The same goes, obviously, on the Tory side. Ben Houchen, ennobled in Boris Johnson’s resignation honours as Baron Houchen of High Leven, is very much a Johnsonian, big-government populist compared to Rishi Sunak. He chose not to wear a blue rosette at his count and some of his literature did not even feature the word “Conservative”.

He told the Independent: “there are lots of people who will come up to me and say that they’re going to vote for me, but they probably won’t be voting for the Conservative Party in the general election.”

Street, in the West Midlands, meanwhile, had positioned himself for years as the independent-minded and vigorous voice of Birmingham enterprise. He disagreed publicly with Sunak over HS2; opposed Brexit; used green and purple in his campaign literature, not Tory blue, and said openly that he and the Prime Minister “have fallen out over a number of issues.”

For Sunak to gesture to mayoral success to claim vindication, is like leaning on someone for support while they’re trying to walk away from you – an undignified, ungainly gambit. 

But in any case, to read across easily from mayoral contests to Westminster politics is to misunderstand devolution. Voters can easily distinguish between a local champion and the national governmental record. It is easy to imagine people liking their local mayor, or council, without endorsing the record in SW1. It is harder, frankly, to imagine many people wanting to get rid of a Conservative council or mayor but applauding the record of this Conservative government. Apples and pears.

A similar argument applies to the dramatic calculation of Professor Michael Thrasher for Sky News, who used the 35 per cent of the vote projected for Labour to suggest that at a general election the party would fall short of an overall majority by 32 seats. This misses the likely effect of tactical voting, specific local issues and Labour’s ruthless targeting of the most winnable seats. 

These local elections give political enthusiasts the first proper red meat that we have enjoyed for ages; but local elections are not general elections.

All of which said, there are trends in the results to tickle Labour anxieties. The most obvious is growing evidence of the peeling-away of the Muslim and liberal left metropolitan vote, whether that is the influence of the independent candidate Akhmed Yakoob, backed by George Galloway, in the West Midlands vote; Gaza-related abstentionism in inner London, or, indeed, the Greens’ performance in Bristol (where they became the biggest party). 

Until now, Starmer has had the luxury of not facing an electoral challenge on the left equivalent to that Sunak faces from Reform UK on the right. But electoral dynamics are endlessly fluid and abhor a vacuum.

So these results may persuade the Labour leadership to be a bit more upfront and radical, particularly on the environment. With respect to Muslim voters who left Labour, Starmer has been careful to adopt a tone of decent humility. He says that he will listen and reflect. 

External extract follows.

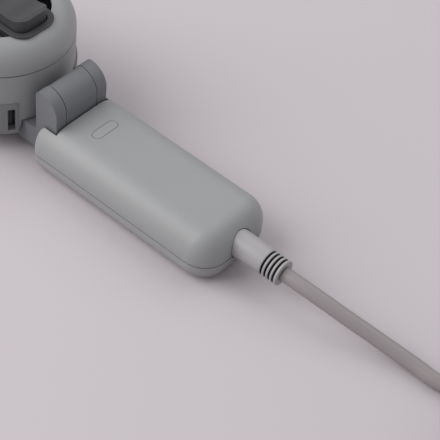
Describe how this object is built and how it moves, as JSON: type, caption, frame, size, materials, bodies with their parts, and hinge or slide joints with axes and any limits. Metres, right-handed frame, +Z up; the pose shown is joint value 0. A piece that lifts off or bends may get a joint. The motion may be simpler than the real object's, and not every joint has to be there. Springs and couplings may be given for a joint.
{
  "type": "motorized pipette controller",
  "caption": "Folding motorized pipette controller: a slim grip with a plug-in power lead, hinged to a rounded pump head with a nose cone and triggers.",
  "frame": {"origin": "centre of the object's box in plan, without its lead, on the surface it lies on", "axes": "+X along the grip, away from the hinge and towards the lead; +Z up, towards the key and the triggers"},
  "size_m": [0.437, 0.09, 0.056],
  "materials": {
    "shell": "fine satin moulded plastic, light grey",
    "hinge": "satin moulded plastic, slate grey",
    "trim": "satin moulded plastic, charcoal",
    "rubber": "matt black rubber",
    "steel": "plated steel",
    "brass": "turned brass",
    "board": "green solder mask",
    "cell": "shrink-wrapped battery cell",
    "silicone": "translucent silicone rubber",
    "cord": "satin PVC sheath, warm grey"
  },
  "bodies": {
    "grip": {"grip_upper_shell": "shell", "grip_lower_shell": "shell", "grip_foot_front": "rubber", "grip_foot_rear": "rubber", "grip_screw_1": "steel", "grip_screw_2": "steel", "control_board": "board", "key_switch": "steel", "battery_cell_left": "cell", "battery_cell_right": "cell", "battery_contact": "steel", "power_socket": "trim", "hinge_knuckle": "hinge", "friction_washer_left": "brass", "friction_washer_right": "brass", "plug_overmould": "cord", "plug_collar": "rubber", "plug_barrel": "steel", "cord_run": "cord", "cord_coil": "cord", "cord_tail": "cord", "adapter_case": "trim", "adapter_face": "trim", "adapter_pin_left": "steel", "adapter_pin_right": "steel"},
    "head": {"yoke": "hinge", "hinge_pin": "steel", "hinge_pin_cap": "hinge", "head_upper_shell": "shell", "head_lower_shell": "shell", "head_foot_left": "rubber", "head_foot_right": "rubber", "head_screw_1": "steel", "head_screw_2": "steel", "yoke_screw_1": "steel", "yoke_screw_2": "steel", "vent_band_left": "shell", "vent_foam_left": "rubber", "vent_band_right": "shell", "vent_foam_right": "rubber", "suction_spring": "steel", "blowout_spring": "steel", "trigger_bezel": "trim", "valve_block": "silicone", "motor": "steel", "pump_body": "trim", "suction_hose": "silicone", "blowout_hose": "silicone", "nose_collar": "hinge"},
    "key": {"mode_key": "shell"},
    "suction_trigger": {"suction_trigger": "trim", "suction_valve_stem": "brass"},
    "blowout_trigger": {"blowout_trigger": "trim", "blowout_valve_stem": "brass"},
    "speed_wheel": {"speed_wheel": "trim"},
    "nose": {"nose_cone": "shell", "pipette_socket": "silicone", "membrane_filter": "silicone"},
    "rotor": {"motor_rotor": "brass"}
  },
  "joints": [
    {"name": "head_fold", "type": "hinge", "parent": "grip", "child": "head", "pos_m": [0.027, 0, 0.0272], "axis": [0, 1, 0], "range_deg": [0, 100]},
    {"name": "key_press", "type": "slide", "parent": "grip", "child": "key", "axis": [0, 0, -1], "range_m": [0, 0.0006], "stiffness_N_per_m": 1500},
    {"name": "suction_press", "type": "slide", "parent": "head", "child": "suction_trigger", "axis": [0, 0, -1], "range_m": [0, 0.004], "stiffness_N_per_m": 500, "deforming": ["suction_spring"]},
    {"name": "blowout_press", "type": "slide", "parent": "head", "child": "blowout_trigger", "axis": [0, 0, -1], "range_m": [0, 0.004], "stiffness_N_per_m": 500, "deforming": ["blowout_spring"]},
    {"name": "speed_turn", "type": "hinge", "parent": "head", "child": "speed_wheel", "pos_m": [-0.0488, 0, 0.0386], "axis": [0, 1, 0], "range_deg": [-140, 140]},
    {"name": "nose_twist", "type": "hinge", "parent": "head", "child": "nose", "pos_m": [-0.0878, 0, 0.0255], "axis": [1, 0, 0], "range_deg": [0, 60]},
    {"name": "motor_spin", "type": "hinge", "parent": "head", "child": "rotor", "pos_m": [-0.0228, 0, 0.0154], "axis": [1, 0, 0], "continuous": true}
  ]
}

Good. But in truth, how much can he really do? He can make Labour’s language on Gaza more empathetic, meet Muslim community leaders and be more critical of Benjamin Netanyahu; but pivoting to call for an unconditional ceasefire or a ban on arms sales to Israel would make him look panicky and invite further demands. To put it very broadly, he made his choice long ago. He leans away from the radical left towards what Labour pollsters call, in an unfortunate phrase, “hero voters” – patriotic working-class families focused on their economic prospects. These elections strongly suggest the choice is working as he wins back key parts of the old Labour coalition, from Hartlepool to Essex. 

But nothing comes without a cost; no coalition is infinitely extendable. Aside from its Gaza problem, Labour is clearly losing some younger, more radical and more environmentally conscious voters to the Greens and the Lib Dems.

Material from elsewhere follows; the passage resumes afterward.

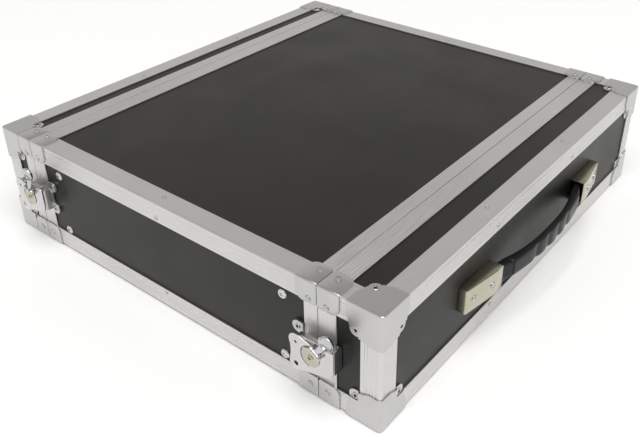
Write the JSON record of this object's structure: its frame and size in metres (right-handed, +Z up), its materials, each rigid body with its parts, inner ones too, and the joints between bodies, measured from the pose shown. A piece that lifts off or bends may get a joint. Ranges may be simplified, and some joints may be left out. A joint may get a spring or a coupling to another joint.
{
  "type": "equipment rack case",
  "caption": "Flat rack case for 19 inch gear: laminated panels, aluminium edges, steel corners, a lid at each end held by turn latches, and a strap handle.",
  "frame": {"origin": "centre of the bounding box, on the plane that the case stands on", "axes": "+Z up, -Y towards the lid with the handle, +X to the right seen from there"},
  "size_m": [0.5482, 0.517, 0.1215],
  "materials": {
    "laminate": "black laminate on plywood, satin with a fine texture",
    "extrusion": "satin anodised, finely ribbed",
    "zinc": "bright zinc plated",
    "champagne": "satin nickel plated, warm tint",
    "chrome": "polished",
    "rail_steel": "black powder coat",
    "grip_plastic": "satin moulded"
  },
  "bodies": {
    "case": {"bottom_panel": "laminate", "top_panel": "laminate", "left_panel": "laminate", "right_panel": "laminate", "bottom_left_edge_angle": "extrusion", "bottom_right_edge_angle": "extrusion", "top_left_edge_angle": "extrusion", "top_right_edge_angle": "extrusion", "body_front_rim": "extrusion", "body_rear_rim": "extrusion", "front_left_rack_rail": "rail_steel", "rear_left_rack_rail": "rail_steel", "front_right_rack_rail": "rail_steel", "rear_right_rack_rail": "rail_steel", "front_left_latch_base": "zinc", "front_right_latch_base": "zinc", "rear_left_latch_keeper": "zinc", "rear_right_latch_keeper": "zinc"},
    "front_lid": {"front_lid_face_panel": "laminate", "front_lid_side_frame": "laminate", "front_lid_rim": "extrusion", "front_lid_bottom_face_angle": "extrusion", "front_lid_top_face_angle": "extrusion", "front_lid_left_face_angle": "extrusion", "front_lid_bottom_left_corner_cap": "zinc", "front_lid_top_left_corner_cap": "zinc", "front_lid_right_face_angle": "extrusion", "front_lid_bottom_right_corner_cap": "zinc", "front_lid_top_right_corner_cap": "zinc", "handle_left_end_cap": "champagne", "handle_right_end_cap": "champagne", "front_left_latch_keeper": "zinc", "front_right_latch_keeper": "zinc"},
    "rear_lid": {"rear_lid_face_panel": "laminate", "rear_lid_side_frame": "laminate", "rear_lid_rim": "extrusion", "rear_lid_bottom_face_angle": "extrusion", "rear_lid_top_face_angle": "extrusion", "rear_lid_left_face_angle": "extrusion", "rear_lid_bottom_left_corner_cap": "zinc", "rear_lid_top_left_corner_cap": "zinc", "rear_lid_right_face_angle": "extrusion", "rear_lid_bottom_right_corner_cap": "zinc", "rear_lid_top_right_corner_cap": "zinc", "rear_left_latch_base": "zinc", "rear_right_latch_base": "zinc"},
    "handle": {"handle_grip": "grip_plastic"},
    "front_left_latch_draw_plate": {"front_left_latch_draw_plate": "zinc"},
    "front_left_latch_disc": {"front_left_latch_disc": "champagne"},
    "front_left_latch_wing": {"front_left_latch_wing": "chrome"},
    "front_right_latch_draw_plate": {"front_right_latch_draw_plate": "zinc"},
    "front_right_latch_disc": {"front_right_latch_disc": "champagne"},
    "front_right_latch_wing": {"front_right_latch_wing": "chrome"},
    "rear_left_latch_draw_plate": {"rear_left_latch_draw_plate": "zinc"},
    "rear_left_latch_disc": {"rear_left_latch_disc": "champagne"},
    "rear_left_latch_wing": {"rear_left_latch_wing": "chrome"},
    "rear_right_latch_draw_plate": {"rear_right_latch_draw_plate": "zinc"},
    "rear_right_latch_disc": {"rear_right_latch_disc": "champagne"},
    "rear_right_latch_wing": {"rear_right_latch_wing": "chrome"}
  },
  "joints": [
    {"name": "front_lid_off", "type": "slide", "parent": "case", "child": "front_lid", "axis": [0, -1, 0], "range_m": [0, 0.12]},
    {"name": "rear_lid_off", "type": "slide", "parent": "case", "child": "rear_lid", "axis": [0, 1, 0], "range_m": [0, 0.12]},
    {"name": "handle_pull", "type": "slide", "parent": "front_lid", "child": "handle", "axis": [0, -1, 0], "range_m": [0, 0.003]},
    {"name": "front_left_latch_turn", "type": "hinge", "parent": "case", "child": "front_left_latch_disc", "pos_m": [-0.2705, -0.1756, 0.05755], "axis": [-1, 0, 0], "range_deg": [0, 180]},
    {"name": "front_left_latch_draw", "type": "slide", "parent": "case", "child": "front_left_latch_draw_plate", "axis": [0, -1, 0], "range_m": [0, 0.006]},
    {"name": "front_left_latch_wing_fold", "type": "hinge", "parent": "front_left_latch_disc", "child": "front_left_latch_wing", "pos_m": [-0.2727, -0.18248, 0.06738], "axis": [0, -0.8192, -0.5736], "range_deg": [0, 160]},
    {"name": "front_right_latch_turn", "type": "hinge", "parent": "case", "child": "front_right_latch_disc", "pos_m": [0.2705, -0.1756, 0.05755], "axis": [-1, 0, 0], "range_deg": [0, 180]},
    {"name": "front_right_latch_draw", "type": "slide", "parent": "case", "child": "front_right_latch_draw_plate", "axis": [0, -1, 0], "range_m": [0, 0.006]},
    {"name": "front_right_latch_wing_fold", "type": "hinge", "parent": "front_right_latch_disc", "child": "front_right_latch_wing", "pos_m": [0.2727, -0.18248, 0.06738], "axis": [0, 0.8192, 0.5736], "range_deg": [0, 160]},
    {"name": "rear_left_latch_turn", "type": "hinge", "parent": "rear_lid", "child": "rear_left_latch_disc", "pos_m": [-0.2705, 0.2057, 0.06105], "axis": [-1, 0, 0], "range_deg": [0, 180]},
    {"name": "rear_left_latch_draw", "type": "slide", "parent": "rear_lid", "child": "rear_left_latch_draw_plate", "axis": [0, -1, 0], "range_m": [0, 0.006]},
    {"name": "rear_left_latch_wing_fold", "type": "hinge", "parent": "rear_left_latch_disc", "child": "rear_left_latch_wing", "pos_m": [-0.2727, 0.2016, 0.07233], "axis": [0, -0.9397, -0.342], "range_deg": [0, 160]},
    {"name": "rear_right_latch_turn", "type": "hinge", "parent": "rear_lid", "child": "rear_right_latch_disc", "pos_m": [0.2705, 0.2057, 0.06105], "axis": [-1, 0, 0], "range_deg": [0, 180]},
    {"name": "rear_right_latch_draw", "type": "slide", "parent": "rear_lid", "child": "rear_right_latch_draw_plate", "axis": [0, -1, 0], "range_m": [0, 0.006]},
    {"name": "rear_right_latch_wing_fold", "type": "hinge", "parent": "rear_right_latch_disc", "child": "rear_right_latch_wing", "pos_m": [0.2727, 0.2016, 0.07233], "axis": [0, 0.9397, 0.342], "range_deg": [0, 160]}
  ],
  "couplings": [
    {"joint": "front_left_latch_draw", "follows": "front_left_latch_turn", "m_per_rad": 0.0019098},
    {"joint": "front_right_latch_draw", "follows": "front_right_latch_turn", "m_per_rad": 0.0019098},
    {"joint": "rear_left_latch_draw", "follows": "rear_left_latch_turn", "m_per_rad": 0.0019098},
    {"joint": "rear_right_latch_draw", "follows": "rear_right_latch_turn", "m_per_rad": 0.0019098}
  ]
}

After this, all the parties are going to have to rethink a bit in the short period left before the general election. There needs to be a Labour assessment of the damage caused by the Gaza slaughter to its reputation, not just among Muslim voters; at the very least Starmer needs to talk much more about this.

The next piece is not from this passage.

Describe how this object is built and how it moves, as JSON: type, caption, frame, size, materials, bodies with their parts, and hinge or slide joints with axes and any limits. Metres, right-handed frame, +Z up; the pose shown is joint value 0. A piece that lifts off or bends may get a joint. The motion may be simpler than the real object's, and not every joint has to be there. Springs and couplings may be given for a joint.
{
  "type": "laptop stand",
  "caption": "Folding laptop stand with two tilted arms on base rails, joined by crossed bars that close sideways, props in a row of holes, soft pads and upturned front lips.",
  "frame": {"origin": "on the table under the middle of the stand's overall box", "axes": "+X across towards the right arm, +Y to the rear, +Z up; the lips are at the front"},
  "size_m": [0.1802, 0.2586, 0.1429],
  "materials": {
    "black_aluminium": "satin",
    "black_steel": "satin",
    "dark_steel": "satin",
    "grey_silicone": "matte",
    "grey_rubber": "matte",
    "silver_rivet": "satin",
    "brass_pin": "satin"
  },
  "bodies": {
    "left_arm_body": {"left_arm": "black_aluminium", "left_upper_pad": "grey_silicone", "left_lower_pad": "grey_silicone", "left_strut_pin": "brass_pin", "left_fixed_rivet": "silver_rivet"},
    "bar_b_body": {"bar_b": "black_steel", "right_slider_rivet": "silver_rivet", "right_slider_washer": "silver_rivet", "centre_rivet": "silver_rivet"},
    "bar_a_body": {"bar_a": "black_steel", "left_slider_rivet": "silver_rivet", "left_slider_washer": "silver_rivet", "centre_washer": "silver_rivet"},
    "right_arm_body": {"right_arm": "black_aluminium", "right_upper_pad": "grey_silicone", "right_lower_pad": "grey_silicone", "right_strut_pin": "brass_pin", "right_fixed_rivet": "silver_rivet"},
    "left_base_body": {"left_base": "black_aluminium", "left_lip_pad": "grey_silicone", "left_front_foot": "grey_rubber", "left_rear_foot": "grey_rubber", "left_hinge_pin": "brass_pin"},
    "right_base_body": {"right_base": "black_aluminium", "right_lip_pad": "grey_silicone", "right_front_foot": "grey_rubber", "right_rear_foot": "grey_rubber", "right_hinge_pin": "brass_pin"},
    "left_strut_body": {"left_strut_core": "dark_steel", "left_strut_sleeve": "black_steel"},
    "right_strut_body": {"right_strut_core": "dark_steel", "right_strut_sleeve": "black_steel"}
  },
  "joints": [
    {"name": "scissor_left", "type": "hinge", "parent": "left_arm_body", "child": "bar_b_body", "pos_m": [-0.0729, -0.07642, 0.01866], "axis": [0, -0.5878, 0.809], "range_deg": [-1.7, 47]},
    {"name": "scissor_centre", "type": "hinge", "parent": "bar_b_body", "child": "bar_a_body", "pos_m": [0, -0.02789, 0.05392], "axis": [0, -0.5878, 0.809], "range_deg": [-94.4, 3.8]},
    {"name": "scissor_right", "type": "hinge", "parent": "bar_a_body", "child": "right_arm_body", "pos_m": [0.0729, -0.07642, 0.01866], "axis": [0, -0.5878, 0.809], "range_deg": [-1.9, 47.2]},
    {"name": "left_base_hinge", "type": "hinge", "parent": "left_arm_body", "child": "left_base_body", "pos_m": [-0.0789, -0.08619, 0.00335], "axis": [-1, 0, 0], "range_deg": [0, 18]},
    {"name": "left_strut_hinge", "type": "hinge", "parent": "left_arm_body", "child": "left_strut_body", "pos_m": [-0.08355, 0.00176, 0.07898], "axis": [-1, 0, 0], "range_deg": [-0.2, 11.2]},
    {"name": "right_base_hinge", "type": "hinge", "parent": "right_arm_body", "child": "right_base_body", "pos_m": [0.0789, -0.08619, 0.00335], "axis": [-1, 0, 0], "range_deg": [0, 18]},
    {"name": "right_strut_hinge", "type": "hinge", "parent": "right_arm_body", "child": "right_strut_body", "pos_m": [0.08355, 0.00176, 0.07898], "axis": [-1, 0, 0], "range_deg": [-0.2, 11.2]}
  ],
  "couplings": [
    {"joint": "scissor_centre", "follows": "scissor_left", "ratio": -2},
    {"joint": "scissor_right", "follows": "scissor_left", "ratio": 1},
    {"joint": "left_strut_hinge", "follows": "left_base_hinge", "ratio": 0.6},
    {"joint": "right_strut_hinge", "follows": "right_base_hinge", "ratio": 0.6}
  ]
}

The Tory rebel right, meanwhile, needs to shut up for a while. Yes, these were terrible results; but they have a right-wing Prime Minister pursuing a very radical, high-stakes anti-immigration policy and pushing tax-cutting to the very edge of economic credibility. 

What more, beyond declaring independence from the planet, do they want? Sunak is a poor explainer who has lost the attention of much of the country but who now would do the job better? The early signs have been that the rebel plot is collapsing, but I would put nothing past these people.

Before these elections, we thought we knew, in broad terms, what was happening in British politics. It seems we were right.